Current June 2026
Rabbi Sharon Stiefel
Ritualwell
One of my favorite websites is Ritualwell, an online collection of contemporary Jewish prayers, poems, ceremonies, and spiritual practices.
Back when I was in rabbinical school in the 1980s, we had something called “The Creative Liturgy File.” In a large file cabinet, I could poke around and discover how others had crafted a baby naming, created a ritual for obtaining a driver’s license, or assembled a booklet for wedding guests. These were resources and rituals we often could not find anywhere else. According to Ritualwell’s history,
Beginning in the early 1990s, the Kolot Center for Jewish Women’s and Gender Studies at the Reconstructionist Rabbinical College amassed a treasure trove of new Jewish rituals. Responding to the call for resources that speak to the experiences of women and LGBTQ people, the collection expanded with inclusive rituals, prayers, poems, ceremonies and songs for all lifecycle moments. The filing cabinet of folders and photocopies grew as demand increased over the years. In partnership with the Jewish feminist organization Ma’yan, in 2001 Ritualwell.org was created to house this growing collection.
Thank goodness for the website! Today, Ritualwell contains more than 2,300 rituals and resources. Imagine how many filing cabinets that would take!
When Mayim Rabim began holding Zoom services during the pandemic (later followed by hybrid gatherings) I began curating prayers and readings to share on the screen rather than relying on the limited selections available in our prayerbook Kol Haneshamah. One of my go-to sources has consistently been Ritualwell. Wherever we are in the Jewish year, I can almost always find meaningful material. There are prayers for Jewish and secular holidays, reflections connected to the weekly Torah portion, new perspectives on prayers in our services, and meditations for times of uncertainty.

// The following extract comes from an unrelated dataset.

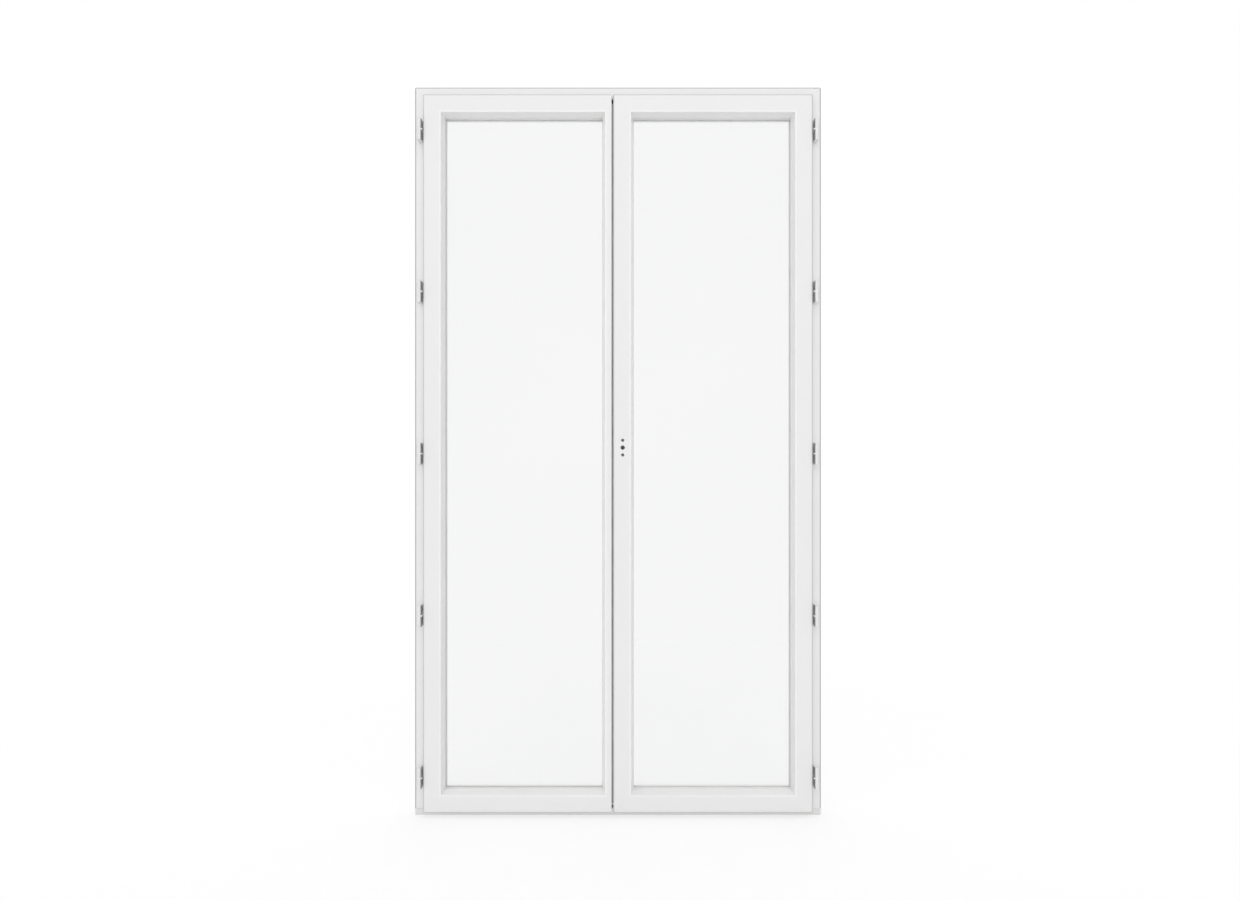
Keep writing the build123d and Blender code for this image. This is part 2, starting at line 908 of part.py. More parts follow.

The website includes sections such as Israel Today, Lifecycles, Healing and Hard Times, Everyday Holiness, Holidays, and Shabbat. Within each are dozens of categories. Under Lifecycles alone, there are resources for growing older, gender and sexual identity, sanctifying and ending relationships, adoption, and retirement. Throughout the site there are blessings for beginning therapy, prayers for democracy, meditations for difficult news cycles, and rituals honoring gender transition and identity.
Ritualwell helps answer an important contemporary Jewish question: How do we mark milestones and experiences our ancestors never imagined?

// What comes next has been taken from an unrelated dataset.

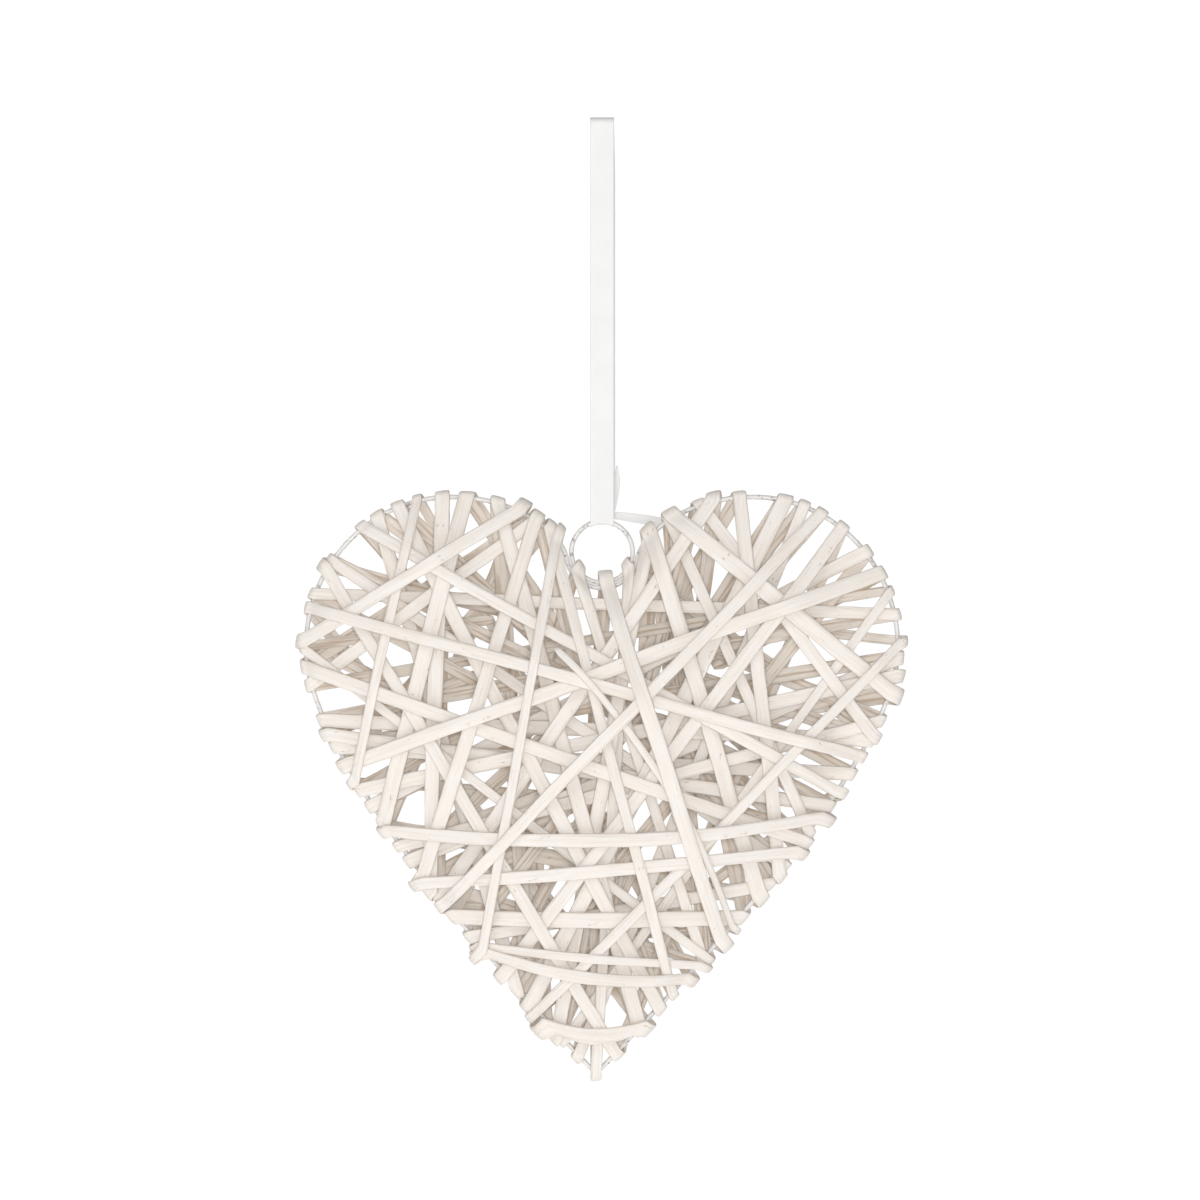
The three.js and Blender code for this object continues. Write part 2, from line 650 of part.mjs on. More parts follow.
// Ribbon: loop through the ring, knot behind its front strand, a tail that stands up and one that lies behind the
// right lobe
function ribbonGeometry() {
  const band = new THREE.Shape(loopOutline(RIBBON_THICK));
  band.holes.push(new THREE.Path(loopOutline(0)));
  const loop = new THREE.ExtrudeGeometry(band, { depth: RIBBON_WIDTH, bevelEnabled: false })
    .translate(0, 0, -RIBBON_WIDTH / 2)
    .applyMatrix4(new THREE.Matrix4().makeBasis(
      new THREE.Vector3(0, 1, 0), new THREE.Vector3(0, 0, 1), new THREE.Vector3(1, 0, 0)));
  const inside = WIRE / 2 + GAP;
  const knotFront = -inside - RIBBON_THICK / 2;
  const knotBack = inside + 2 * RIBBON_THICK;
  const knotBottom = -RING_TOP_DROP + GAP;
  const knot = new THREE.BoxGeometry(RIBBON_WIDTH, knotBack - knotFront, KNOT_HEIGHT)
    .translate(0, (knotFront + knotBack) / 2, knotBottom + KNOT_HEIGHT / 2);
  const back = knotBack - RIBBON_THICK;
  const root = xz(RIBBON_WIDTH / 2 - TAIL_INSET, knotBottom + KNOT_HEIGHT / 2);
  const leaf = new THREE.Shape([
    xz(-UP_TAIL_WIDTH * 0.4, 0),
    xz(UP_TAIL_WIDTH * 0.4, 0),
    xz(UP_TAIL_WIDTH * 0.9, UP_TAIL_LENGTH * 0.55),
    xz(UP_TAIL_WIDTH * 0.7, UP_TAIL_LENGTH),
    xz(-UP_TAIL_WIDTH * 0.1, UP_TAIL_LENGTH * 0.6),
  ]);
  const upTail = new THREE.ExtrudeGeometry(leaf, { depth: RIBBON_THICK, bevelEnabled: false })
    .rotateX(Math.PI / 2)
    .translate(root.x, back + RIBBON_THICK, root.y);
  const sideTail = makePass(-1, root, xz(SIDE_TAIL_REACH, root.y - SIDE_TAIL_DROP),
    null, null, SIDE_TAIL_START, SIDE_TAIL_WIDTH, 0);
  findNeeds(sideTail);
  finishPass(sideTail, back, null);
  return fused([loop, knot, upTail, skin(passSections(sideTail))]);
}

const willow = { color: 0xf1ebe2, roughness: 0.75, metalness: 0 };
const paintedWire = { color: 0xdcdad6, roughness: 0.5, metalness: 0.2 };
const satin = { color: 0xf7f6f5, roughness: 0.35, metalness: 0 };

const heart = new THREE.Group();

function addPiece(name, geometry, finish) {
  geometry.computeVertexNormals();
  const mesh = new THREE.Mesh(geometry, new THREE.MeshStandardMaterial(finish));
  mesh.name = name;
  heart.add(mesh);
}

addPiece("heart_wire", heartWire(), paintedWire);
addPiece("hanging_ring", ringGeometry().translate(0, 0, RING_Z), paintedWire);
WINDINGS.forEach((row, i) => {
  addPiece(`willow_strip_${String(i + 1).padStart(2, "0")}`, stripGeometry(windStrip(row)), willow);
});
addPiece("hanging_ribbon", ribbonGeometry(), satin);

export default heart;
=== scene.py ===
"""A puffed heart of white-painted willow strips wound over bent wire, hung by a satin ribbon.

Lengths in the winding are millimetres in the frame's own axes; meshes are written in metres.
"""

import bpy
import numpy as np
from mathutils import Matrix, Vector


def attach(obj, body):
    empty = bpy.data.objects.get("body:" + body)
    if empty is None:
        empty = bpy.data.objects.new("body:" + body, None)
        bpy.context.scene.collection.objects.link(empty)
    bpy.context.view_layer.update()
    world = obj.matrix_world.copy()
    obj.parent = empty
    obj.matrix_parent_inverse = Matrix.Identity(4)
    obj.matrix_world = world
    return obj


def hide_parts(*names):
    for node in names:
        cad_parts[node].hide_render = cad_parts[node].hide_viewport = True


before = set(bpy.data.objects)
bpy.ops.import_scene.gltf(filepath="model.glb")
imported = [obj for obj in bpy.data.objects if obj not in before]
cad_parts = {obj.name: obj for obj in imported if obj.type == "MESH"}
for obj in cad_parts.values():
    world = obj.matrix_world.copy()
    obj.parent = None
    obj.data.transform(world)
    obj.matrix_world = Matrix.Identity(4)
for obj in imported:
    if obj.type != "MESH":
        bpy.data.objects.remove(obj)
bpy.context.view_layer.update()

MM = 0.001
rad = np.radians

# Wire heart and hanging ring
WIRE = 2.4
LOBE_SPACING = 151
HEART_WIDTH = 296
LOBE_RISE = 75.5
SIDE_DROP = 213
SIDE_BELLY = 55.5
TIP_PULL = 75
TIP_ANGLE = rad(47)
TIP_BEND = 5
TIP_SHIFT = -3
RING_OUTER = 33
RING_TOP_DROP = 200.5
RING_TO_WIDEST = 48
JOIN_ANGLE = rad(-10)
NOTCH_PULL = 12
LOBE_PULL = 34
LOOP_STEPS = 16
STATIONS = 100
CURVE_STEPS = (8, 11, 18)

# Willow strips
STRIP_WIDTH = 7
STRIP_THICK = 1.2
BEND_SLACK = 0.5
GAP = 0.3
FACET_ROOM = 0.3
SPRING = 0.015
STEEPEST = 1.5
TAIL_LENGTH = 95
TAIL_LEAN = 12
WIDEST_TURN = rad(62)
TURN_DRIFT = 0.5
TURN_FACETS = 3
SHORTEST_BACK = 110
BELOW_RING = 22
NEAR_START = 0.1
SLANTING = rad(55)
COSTS = {"slanting": 5, "short": 6, "outside": 20}
SHORTEST_FACET = 12
FACET_RISE = 0.5
SAMPLE = 1.2
TANGENT_REACH = 1.5
BLEND_ANGLE = rad(20)
QUARTER_ARC = 0.5523

# Ribbon
RIBBON_WIDTH = 12
RIBBON_THICK = 0.3
HOOK_RADIUS = 3
KNOT_HEIGHT = 6
RIBBON_DRAPE = 16
SIDE_TAIL_REACH = 34
SIDE_TAIL_WIDTH = 6
SIDE_TAIL_DROP = 4

RING_R = (RING_OUTER - WIRE) / 2
RING_Z = -RING_TOP_DROP - RING_OUTER / 2
WIDEST_Z = RING_Z - RING_TO_WIDEST
LAYER = STRIP_THICK + GAP
NOTCH_R = RING_R + WIRE + GAP
LASH_R = (RING_R + NOTCH_R) / 2
HALF_FACET = np.pi / TURN_FACETS / 2
FIRST_TURN = (WIRE / 2 + GAP) / np.cos(HALF_FACET) + STRIP_THICK / 2 + BEND_SLACK
RING_TURN = (WIRE + GAP * 1.5) / np.cos(HALF_FACET) + STRIP_THICK / 2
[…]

What I appreciate most is that these new rituals are not disconnected from tradition. Many draw deeply from Jewish texts, symbols, and practices that support the Judaism of our time, keeping it responsive to the realities of contemporary life.

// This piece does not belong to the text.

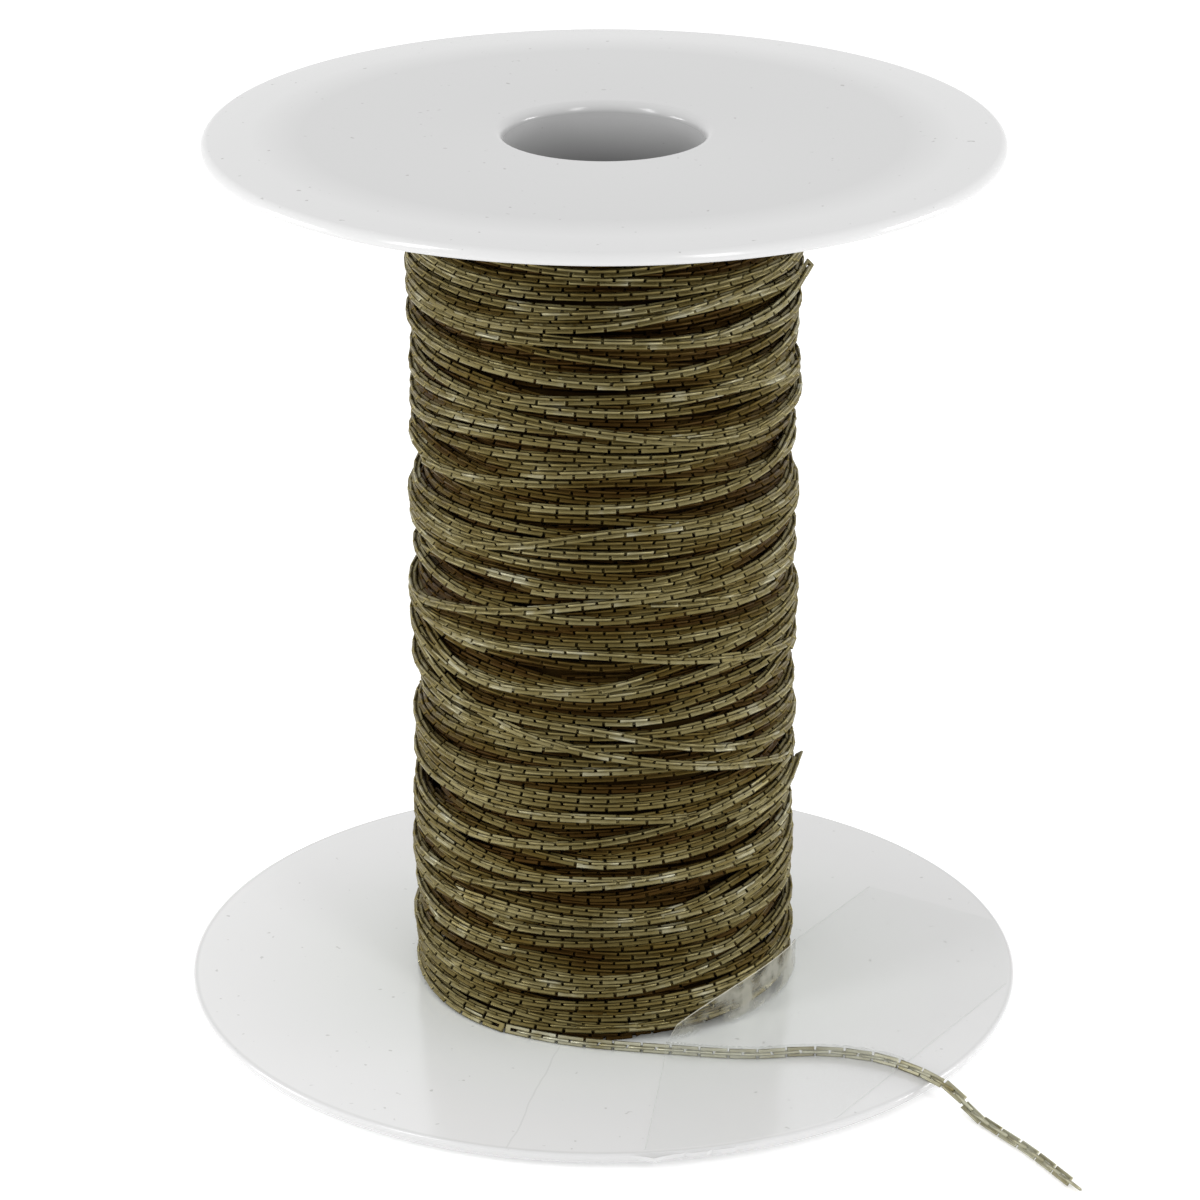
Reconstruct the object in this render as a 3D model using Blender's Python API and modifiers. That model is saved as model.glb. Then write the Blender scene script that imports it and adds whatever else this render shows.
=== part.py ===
"""A small plastic spool wound with fine brass chain, its free end taped down on the lower flange.

Metres, +Z up. The spool's axis is Z, and the lower flange's outer face rests on z = 0.
The spool is three mouldings: two flanges whose hubs press into the ends of a barrel. Two lengths of chain
are wound on it, one over the other. Between touching pieces there is a gap of CLEARANCE.
"""

import math

import bmesh
import bpy
import numpy as np
from mathutils import Vector

# ---- the sizes that can each be set by themselves -----------------------------------------------------
OVERALL_HEIGHT = 0.0738
UPPER_FLANGE_DIAMETER = 0.0635
LOWER_FLANGE_DIAMETER = 0.0690
BORE_DIAMETER = 0.01588
WINDING_DIAMETER = 0.0308

FLANGE_THICKNESS = 0.0016
RIM_THICKNESS = 0.0010
RIM_RING_WIDTH = 0.0060  # the ring between the flat disc and the rim, where the flange thins
UPPER_RING_DROP = 0.0001  # how far the upper flange's outer face falls; the rest is on its inner face
MOUTH_RADIUS = 0.0008  # the rounded edge where the bore opens
HUB_WALL = 0.0010
HUB_LENGTH = 0.0120
BARREL_WALL = 0.0011

CHAIN_WIDTH = 0.0008
START_TAPE_WIDTH = 0.0120
START_TAPE_ARC = math.radians(110)
TAPE_THICKNESS = 0.00025
TAPE_WIDTH = 0.0190
TAPE_LENGTH = 0.0380
TAPE_HEADING = math.radians(57)  # the strip's direction on the flange, from +X towards +Y
TAPE_LAP = 0.0017  # how far the strip's inner edge runs in under the winding's radius
TAPE_START = -0.0140  # along the strip, from the point nearest to the axis to its front end

CLEARANCE = 0.0003
TAIL_LIFT = 0.0002  # between the tail and what it lies on
RIM_DROP_LENGTH = 0.0050  # the stretch in which the tail comes down from the rim
GROUND_LIFT = 0.00005

WINDING_BULGE = 0.00025  # how much the wound bundles swell and pinch
WINDING_BULGES = 5
WINDING_CORNER = 0.0007  # the first and last turns sit a little further in

# ---- what follows from them ---------------------------------------------------------------------------
UPPER_RADIUS = UPPER_FLANGE_DIAMETER / 2
LOWER_RADIUS = LOWER_FLANGE_DIAMETER / 2
BORE_RADIUS = BORE_DIAMETER / 2
HUB_RADIUS = BORE_RADIUS + HUB_WALL
BARREL_INNER_RADIUS = HUB_RADIUS + CLEARANCE
BARREL_RADIUS = BARREL_INNER_RADIUS + BARREL_WALL
START_TAPE_RADIUS = BARREL_RADIUS + CLEARANCE
INNER_WINDING_RADIUS = START_TAPE_RADIUS + TAPE_THICKNESS + CLEARANCE
WINDING_RADIUS = WINDING_DIAMETER / 2
WINDING_SPLIT = (INNER_WINDING_RADIUS + WINDING_RADIUS) / 2
CHAIN_RADIUS = CHAIN_WIDTH / 2
LOWER_FACE = FLANGE_THICKNESS  # the lower flange's inner face
UPPER_FACE = OVERALL_HEIGHT - FLANGE_THICKNESS
WINDING_BOTTOM = LOWER_FACE + CLEARANCE
WINDING_TOP = UPPER_FACE - CLEARANCE
SURFACE_CHAIN_RADIUS = WINDING_RADIUS + CLEARANCE + CHAIN_RADIUS  # centre of a strand lying on the winding

FLANGE_STEPS = 96
CORE_STEPS = 48
WINDING_STEPS = 64
CORD_SIDES_RESOLUTION = 2

# The tail's route seen from above: first round the winding, at these angles and this much further out,
# then across the flange, as places along X and distances out from the winding's front.
TAIL_ON_WINDING = [(-118, 0.0000), (-108.5, 0.0001), (-99, 0.0004)]
TAIL_ACROSS = [
    (0.0000, 0.0015), (0.0029, 0.0020), (0.0061, 0.0025), (0.0094, 0.0030), (0.0126, 0.00315),
    (0.0158, 0.00275), (0.0190, 0.0029), (0.0222, 0.00395), (0.0247, 0.00575), (0.0264, 0.0075),
    (0.0274, 0.0084), (0.0283, 0.00925), (0.0292, 0.01035), (0.03005, 0.0116), (0.0309, 0.0129),
    (0.03175, 0.0142), (0.0326, 0.0154), (0.0334, 0.0167), (0.0342, 0.0181), (0.0350, 0.0196),
    (0.0358, 0.0211), (0.0365, 0.0223),
]  # fmt: skip

# Where each cut chain end lies on the winding: height, the angle where it starts, the angle where it
# lifts off, how far it then stands straight off, and its climb in all.
INNER_END = (0.0608, math.radians(-62), math.radians(-24), 0.0048, 0.0022)
OUTER_START = (0.0190, math.radians(-48), math.radians(-16), 0.0034, 0.0012)


# ---- tools ---------------------------------------------------------------------------------------------
def clear_scene():
    for old in list(bpy.data.objects):
        bpy.data.objects.remove(old, do_unlink=True)


def collection(name):
    made = bpy.data.collections.new(name)
    bpy.context.scene.collection.children.link(made)
    return made


def finish_material(name, colour, roughness, metallic=0.0, alpha=1.0):
    made = bpy.data.materials.new(name)
    made.use_nodes = True
    shader = made.node_tree.nodes["Principled BSDF"]
    shader.inputs["Base Color"].default_value = (*colour, 1.0)
    shader.inputs["Roughness"].default_value = roughness
    shader.inputs["Metallic"].default_value = metallic
    shader.inputs["Alpha"].default_value = alpha
    return made


def new_object(name, mesh, into, material=None):
    made = bpy.data.objects.new(name, mesh)
    into.objects.link(made)
    if material:
        mesh.materials.append(material)
    return made


def turned(name, outline, steps, into, material=None):
    """Turns a closed outline of (radius, height) points about Z. The outline runs down its outer side."""
    mesh = bpy.data.meshes.new(name)
    count = len(outline)
    mesh.from_pydata(
        [(r, 0.0, z) for r, z in outline], [(i, (i + 1) % count) for i in range(count)], []
    )
    made = new_object(name, mesh, into, material)
    screw = made.modifiers.new("turn", "SCREW")
    screw.steps = steps
    screw.render_steps = steps
    screw.use_merge_vertices = True
    screw.merge_threshold = 0.00001
    screw.use_smooth_shade = True
    return made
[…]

As summer begins, I invite you to spend a little time exploring Ritualwell (https://ritualwell.org/). You may discover a blessing you didn’t know you needed, words for an experience you have struggled to name, or inspiration to create rituals of your own. Perhaps that is the most important lesson of all: Judaism is not only given to us. It is also something we continue to create together.